2024年4月24日(水)

世界潮流を読む 岡崎研究所論評集

2017年3月17日

疑問は深まるばかり

 正に「疑問は深まるばかり」です。記事は、マレーシアは何の利益のために金正男を自由にさせていたのかと問題提起しますが、貿易上の利益以外の説明はありません。今回も遺体の検視や引き渡しなどにつきマレーシアと北朝鮮の間で激しいやり取りがあったと言われます。

 金正男は、金正恩にとっては、いつの日か自分の体制に挑戦する可能性を持っていました。

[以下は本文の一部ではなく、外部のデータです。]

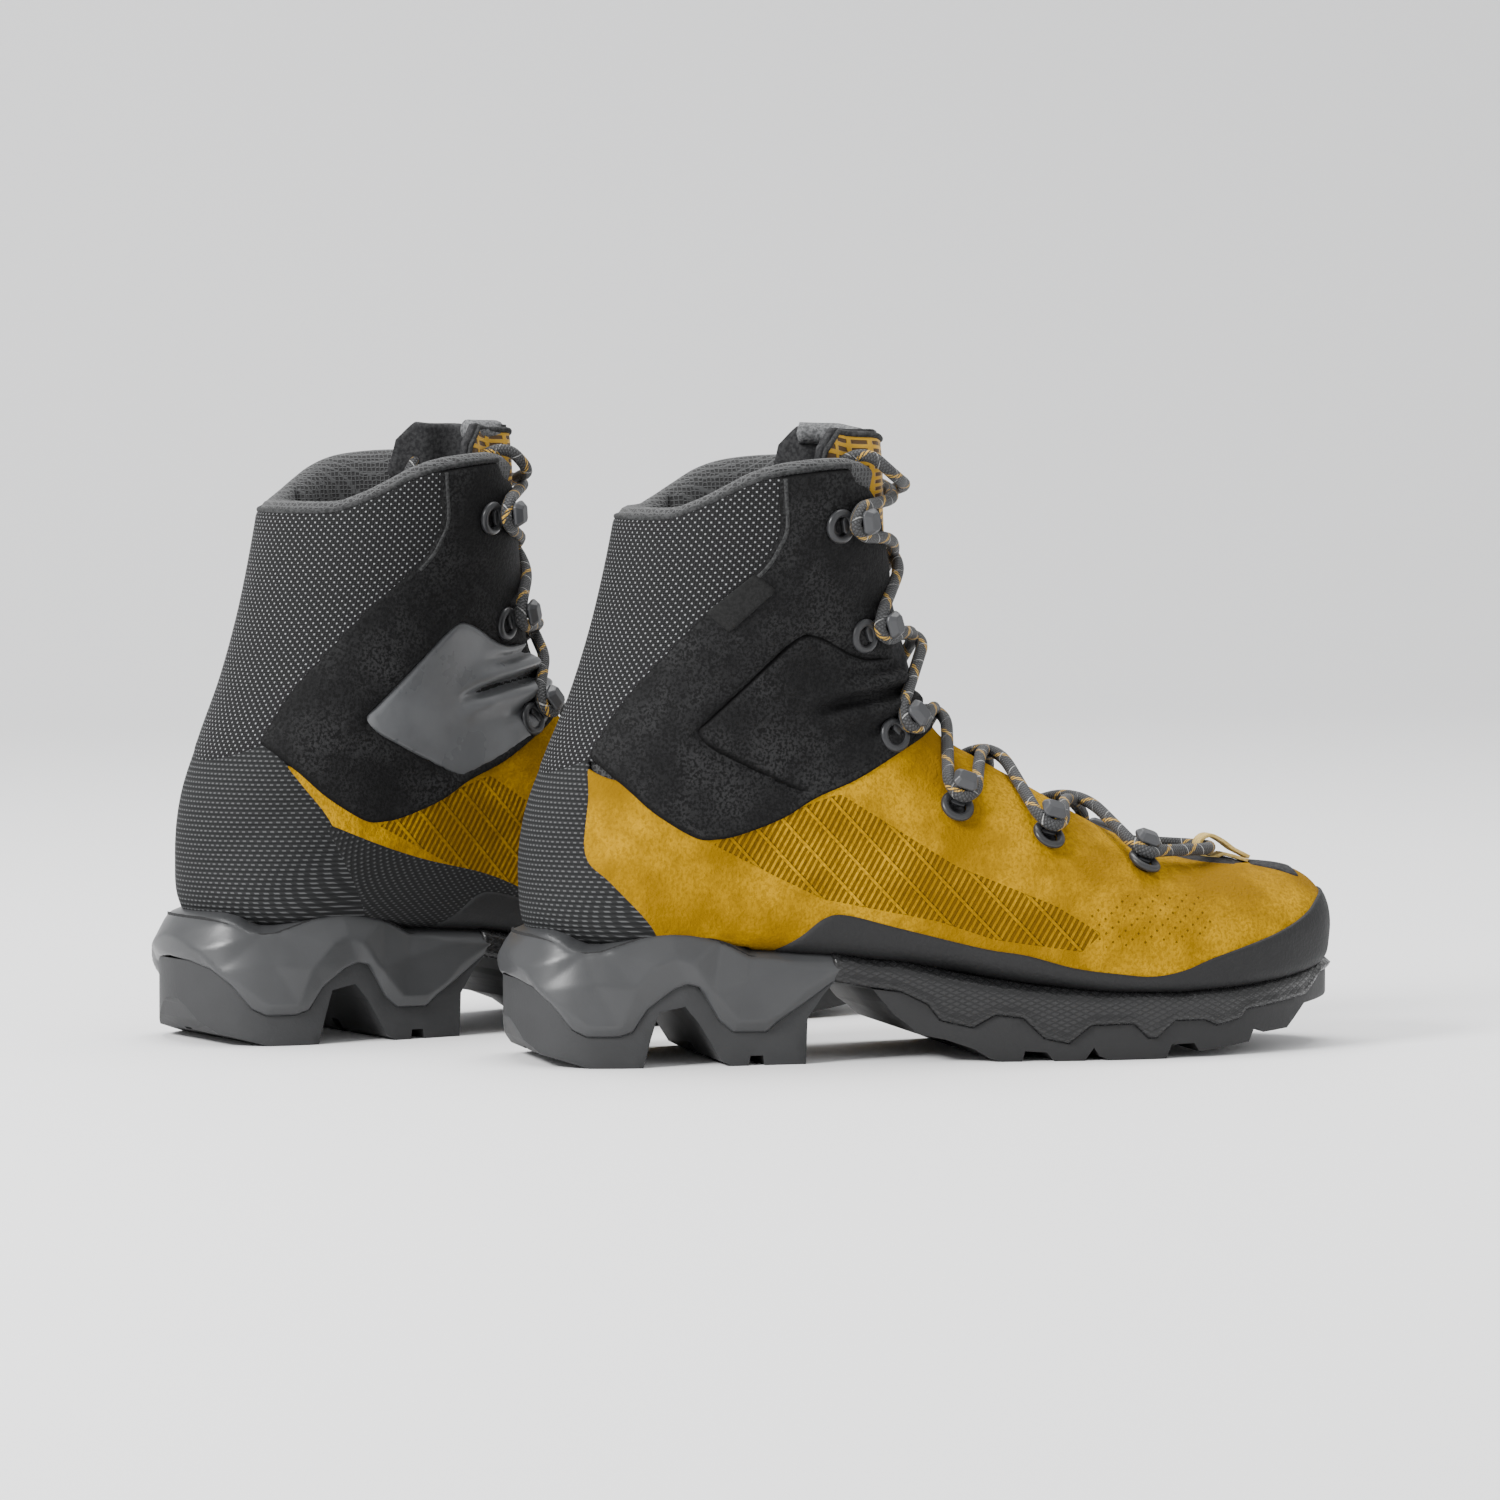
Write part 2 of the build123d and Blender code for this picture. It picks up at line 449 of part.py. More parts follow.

中国が後ろ盾になっていたことや張成沢(2013年粛清)と近い関係にあった(経済的にも助けていた)こと、また、金正男は中国の開放化を見ており今の北朝鮮の情勢に批判的であったこと等が言われてきました。金正男を担いで亡命政府を海外に樹立しようとの動きも噂されてきました。また、北朝鮮の中で不満が増えているとか、米国などでは北朝鮮を変えるためには結局レジーム・チェンジしかないとの議論も常に出ていました。

 恐怖政府を推進する金正恩が金正男を排除し自分の体制を更に強固にしたいと考えたとしても不思議ではありません。更に金正男に出されていた帰国命令に同氏が従わず海外亡命を望んでいたとの未確認情報もあります。韓国の李炳浩国家情報院長は国会に対し、2012年以来金正男殺害の指令が出ていた、と言っています。

 北朝鮮には政治粛清の歴史があります。1997年には、金正日の妻であった成恵琳の甥の李韓永(1982年に韓国に亡命)が北朝鮮工作員により殺害されました。

 2011年金正恩体制に移行した時には、一部に北朝鮮が変化するのではないかとの期待も持たれましたが、金正恩体制は今や独裁化、恐怖政治を益々強め、核・ミサイル開発等を進め国際社会に挑戦しています。北朝鮮に対し外交、政治経済社会上の圧力を強めていく必要があります。同時に中国やロシアが北朝鮮に影響力を行使することも一層必要となっています。

 この事件について中国は沈黙をしています。今回事件は既に緊張関係にあると言われる中朝関係を更に複雑にするかもしれません。